Cary Grant in Books and Bristol

Cary Grant

Every two years, Bristol celebrates one of its favorite native sons, Archibald Leach, the vaudeville performer who went to Hollywood and reinvented himself as Cary Grant. This year’s Cary Comes Home Festival will, of course, be a virtual event, slated for November 20 through 22, though, to an extent, it’s already underway. The site is rich with audiovisual essays, illustrated talks, and conversations with scholars and authors—and it’s growing.

Festival director Charlotte Crofts has recorded a Zoom conversation with Mark Glancy, who explains that, with his new book, Cary Grant: The Making of a Hollywood Legend, he aims to counter the prevailing perception of Grant as a man whose public persona belied his private life. The debonair hail fellow well met we see on the screen was portrayed in the slew of biographies that appeared in the fifteen years or so after his death in 1986 as a dark bundle of deep insecurities. Glancy, who has been digging deep into archives in Los Angeles and Bristol, argues that the truth is more complicated, that the man had his bright sides as well.

It’s hard not to wonder what Glancy might have to say about Scott Eyman’s new book, Cary Grant: A Brilliant Disguise. “Biographers believe that lives resolve into themes, and the theme of Cary Grant’s life was anxiety, because he always had difficulty assimilating Archie’s angers and fears into his prodigious creation of a predominantly suave acting alter ego,” writes Eyman in a brief introduction at Air Mail. “He made no secret about any of this. His famous line—‘Everybody wants to be Cary Grant. Even I want to be Cary Grant’—was not a joke. Rather, it was an admission.”
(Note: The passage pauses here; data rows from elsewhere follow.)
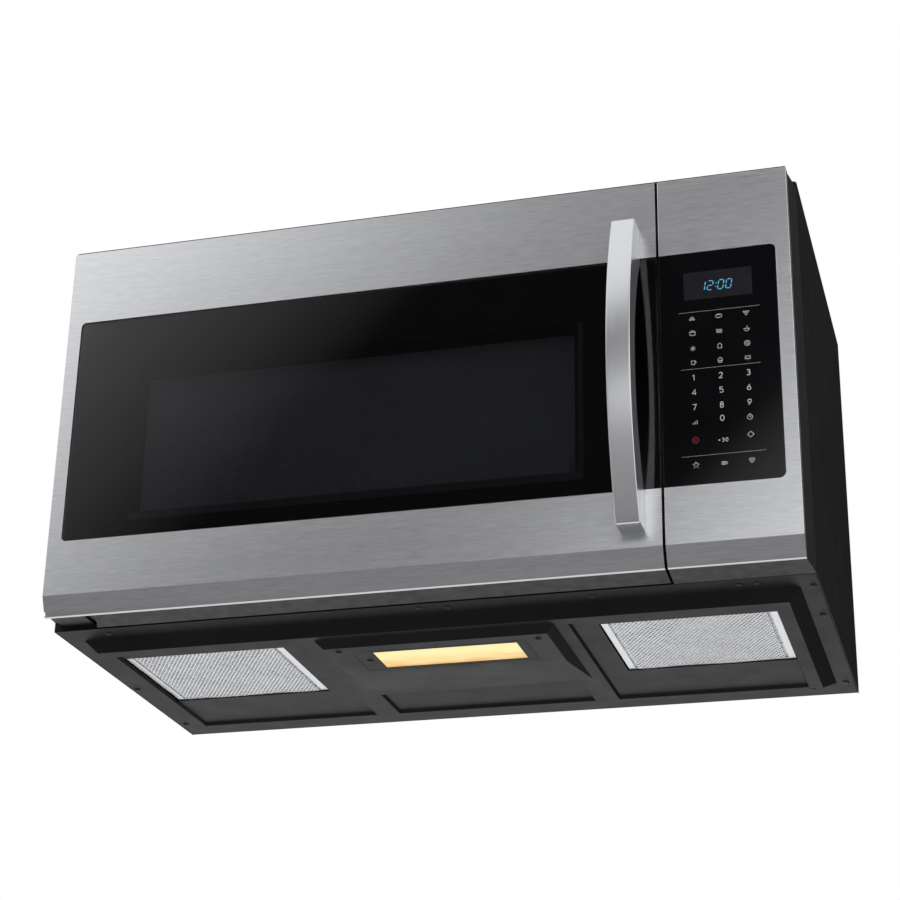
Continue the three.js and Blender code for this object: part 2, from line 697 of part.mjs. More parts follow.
// ---------------------------------------------------------------- underside pan
function panSolid(wall) {
  const [x, front, rear] = [HALF - PAN_MARGIN_X - wall, PAN_FRONT + wall, PAN_REAR - wall];
  const runs = [PAN_SIDE_RUN, PAN_SIDE_RUN, PAN_FRONT_RUN, PAN_REAR_RUN];
  const bottom = -PAN_DROP + wall;
  let pan = frustum(-x, x, front, rear, wall, runs, bottom);
  const recess = (x0, x1, y0, y1) => frustum(x0 - wall, x1 + wall, y0 - wall, y1 + wall,
    bottom - PAST, [0, 0, 0, 0], bottom).add(frustum(x0 - wall, x1 + wall, y0 - wall, y1 + wall,
    bottom - 0.001, [RECESS_RUN, RECESS_RUN, RECESS_RUN, RECESS_RUN], bottom + RECESS_RISE));
  for (const side of [-1, 1]) {
    const outer = side * SIDE_RECESS_OUTER;
    const inner = side * SIDE_RECESS_INNER;
    pan = pan.subtract(recess(Math.min(outer, inner), Math.max(outer, inner), RECESS_FRONT, RECESS_REAR));
  }
  pan = pan.subtract(recess(-MID_RECESS_HALF, MID_RECESS_HALF, MID_RECESS_FRONT, RECESS_REAR));
  const lampX = LAMP_BOX_HALF - wall;
  const [lampFront, lampBottom] = [LAMP_BOX_FRONT + wall, -LAMP_BOX_DROP + wall];
  const corners = [];
  for (const side of [-1, 1]) {
    corners.push([side * lampX, lampFront, bottom], [side * lampX, LAMP_BOX_TAIL, bottom]);
    corners.push([side * lampX, lampFront, wall], [side * lampX, LAMP_BOX_TAIL, wall]);
    corners.push([side * (lampX - LAMP_BOX_RUN), lampFront + LAMP_BOX_FRONT_RUN, lampBottom]);
    corners.push([side * (lampX - LAMP_BOX_RUN), LAMP_BOX_FLAT_END, lampBottom]);
  }
  return pan.add(block(corners));
}

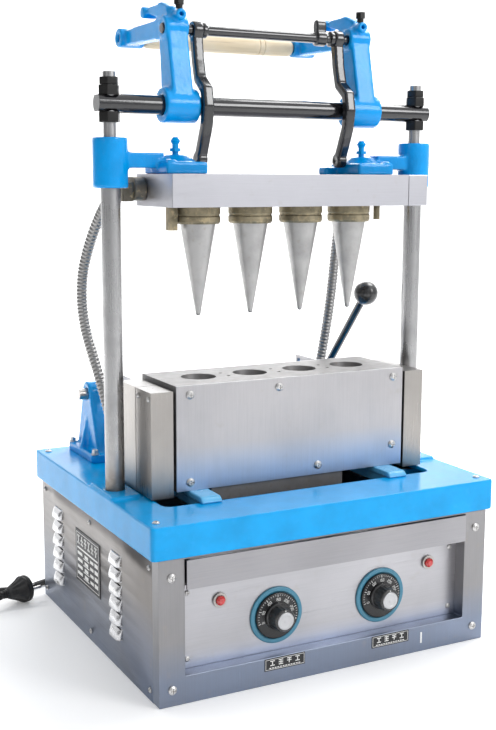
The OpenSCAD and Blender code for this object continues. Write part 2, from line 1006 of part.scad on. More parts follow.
module ball_knob() {
    color(dark)
        translate([lever_x + 1, shaft_y, shaft_z])
            rotate([lever_lean, 0, 0])
                difference() {
                    translate([0, 0, lever_l])
                        sphere(d = 36);
                    translate([0, 0, lever_l - 20])
                        cylinder(d = 12 + 2 * eps, h = 8 + eps);
                }
}

// Armoured conduits between the head and the top plate, with their points from head to plate
conduit_d = 15;
left_route = [
    [-197, 8.2, 608], [-198, 30, 603], [-204, 56, 578], [-211, 80, 540], [-216, 96, 500],
    [-217, 101, 460], [-214, 97, 420], [-207, 86, 380], [-200, 72, 340], [-194, 60, 300],
    [-190, 52, 262], [-189, 50, 226]
];
right_route = [
    [160, 6.2, 606], [160, 25, 603], [162, 42, 576], [162, 50, 540], [160, 54, 500], [157, 56, 460],
    [152, 57, 420], [145, 57, 380], [137, 57, 340], [127, 58, 300], [115, 60, 262], [112, 60, 226]
];

// Mains cord: from the gland to its coil, and from the coil to the plug
cord_d = 9;
gland_x = -165;
gland_z = 50;
coil_at = [-110, 320];
coil_r = 50;                          // Middle of the coil's two rings of turns
lead_in = [
    [-165, 234, 50], [-165, 252, 47], [-165, 270, 37], [-165, 288, 24], [-165, 304, 16], [-165, 320, 14]
];
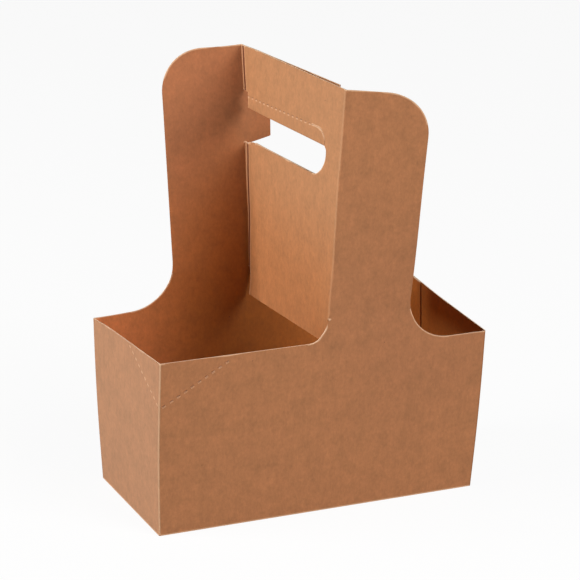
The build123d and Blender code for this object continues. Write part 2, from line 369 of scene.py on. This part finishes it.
# What folding, cutting and handling left on the board. Sizes in mm. Wear is how far from a line it
# is full, how far from it there is none, and its strength.
marks = {
    "worn": "#DDA77C",
    "rubbed": "#F9CBA2",
    "cut": "#6A300F",
    "cornerWear": (0.5, 1.1, 0.45),  # from the ideal corner
    "foldWear": (1.0, 2.2, 0.22),
    "foldWearTurn": (0.4, 0.8),  # only on faces whose normal lies this much along X
    "cutWear": (0.3, 0.95, 0.65),  # beside a cut that faces up
    "seam": (101.9, 21.0, 0.0),  # foot of the glue flap's edge, inside the right end wall
    "seamShade": (0.4, 1.1, 0.35),
    "slitSize": (2.3, 0.4, 2.0),  # length, and half of width and depth
    "cutLift": 0.1,
    "lipLift": -0.7,  # the pale lip lies below its cut
    "rows": (  # first slit, way the row runs, face normal, pitch, slits, strength of cut and lip
        ((-101.6, -55.1, 82.8), (0.860, -0.038, 0.509), (0, -1, 0), 4.9, 10, 0.6, 0.25),
        ((-104.5, -52.2, 82.8), (-0.010, 0.900, 0.435), (-1, 0, 0), 5.4, 10, 0.0, 0.5),
        ((-3.4, 57.0, 231.4), (0.047, -0.999, 0.021), (-1, 0, 0), 5.5, 16, 0.3, 0.45),
    ),
}

# Where a ply of the divider ends short of the far fold, which leaves a worn strip of the other
# ply, a dark gap and the ply's own worn edge. Sizes in mm.
plyEnds = {
    "gaps": ((106.0, 3.2), (234.0, 8.0), 5.5),  # height and gap at the foot and the notch, gap above
    "innerFace": 0.1,  # from the divider's middle
    "outerFace": -0.7,
    "faceSlack": 0.25,
    "foldClear": 0.7,  # no marks nearer to the fold than this
    "strip": (3.0, 9.0),  # full and no wear, from the fold
    "stripWear": 0.45,
    "shadow": (3.5, 4.1),  # full and no shade, from the ply's edge
    "edge": (-0.6, 0.7),  # middle and half width of the wear along that edge
    "edgeWear": 0.3,
}


def distanceTo(tree, place, spot, stretch=(1, 1, 1)):
    away = addNode(tree, "VectorMath", place, spot, operation="SUBTRACT")
    away = addNode(tree, "VectorMath", away, stretch, operation="MULTIPLY")
    return addNode(tree, "VectorMath", away, operation="LENGTH")


def distanceToLine(tree, place, start, run):
    away = addNode(tree, "VectorMath", place, start, operation="SUBTRACT")
    crossed = addNode(tree, "VectorMath", away, Vector(run).normalized(), operation="CROSS_PRODUCT")
    return addNode(tree, "VectorMath", crossed, operation="LENGTH")


def fadeOut(tree, distance, full, none, strength=1.0):
    # strength up to full, nothing from none on and a soft step between them
    return addNode(
        tree, "MapRange", distance, full, none, strength, 0.0, interpolation_type="SMOOTHSTEP",
    )


fibreNoise = {"Scale": 1.0, "Detail": 2.5, "Roughness": 0.6}
noiseSpan = (0.25, 0.75)  # nearly all of the noise lies between these


def grain(tree, place, wide, long, strength):
    # noise stretched along the board's grain, from -strength to strength
    scaled = addNode(tree, "VectorMath", place, (1 / wide, 1 / wide, 1 / long), operation="MULTIPLY")
    noise = addNode(tree, "TexNoise", scaled, sockets=fibreNoise)
    return addNode(tree, "MapRange", noise, *noiseSpan, -strength, strength, clamp=False)


def pulpColour(tree, place):
    hue = grain(tree, place, kraft["hueSize"], kraft["hueSize"], kraft["hueSpread"])
    hue = addNode(tree, "Math", hue, 0.5, operation="ADD", use_clamp=True)
    colour = addNode(tree, "Mix", hue, srgb(kraft["olive"]), srgb(kraft["warm"]), data_type="RGBA")
    shade = 1.0
    for pattern in kraft["patterns"]:
        shade = addNode(tree, "Math", grain(tree, place, *pattern), shade, operation="ADD")
    return addNode(tree, "VectorMath", colour, shade, operation="SCALE")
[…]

Eyman has written books on the friendship between Henry Fonda and James Stewart, on the advent of sound in the movies, the style of Hollywood’s golden age, and on the lives of John Wayne, Cecil B. DeMille, John Ford, Louis B. Mayer, Mary Pickford, and Ernst Lubitsch. In Cary Grant, Eyman “supplies what feels like the ‘true gen’—the real lowdown—on the directors, producers, and studio heads with whom Cary Grant worked,” writes Joseph Epstein in his review for the Wall Street Journal.

At North Shore Movies, Sean Burns finds that Eyman “paints the invention of Cary Grant as a triumph of discipline and sheer force of will, with the handsome up-and-comer shedding his Cockney accent for that unplaceable mid-Atlantic purr, fastidiously studying comedy with an athlete’s approach to replicating results. Grant was one of the few Hollywood stars who watched his own movies not in Bel Air circuit screening rooms but in actual theaters with regular folks, studying the cause-and-effect of gestures and motions. His apparently effortless timing a matter of strict, scientific rigor, Grant put the most work into making it all look easy.”

Cary Comes Home is hosting Some Versions of Cary Grant, a talk delivered by James Naremore, the scholar and author of several books, including Acting in the Cinema. Naremore analyzes the variety of performance styles in Grant’s movies, and for supplementary reading, we might turn to Luc Moullet’s meticulous breakdown of Grant’s tics and techniques in his 1993 book, Politique des acteurs.

The theme of this year’s festival is the journey, as 2020 marks the hundredth anniversary of Grant’s transatlantic voyage with the Pender Troupe of acrobatic and comedic performers to New York. He was only sixteen, but he decided to stay, delivering stunts and punchlines all around the country before breaking through, first on Broadway, and then in Hollywood. The Journeys of Cary Grant: An Audiovisual Celebration is a collection of video essays copresented by the festival and the Video Essay Podcast. Six entries are already up and the call is out for more.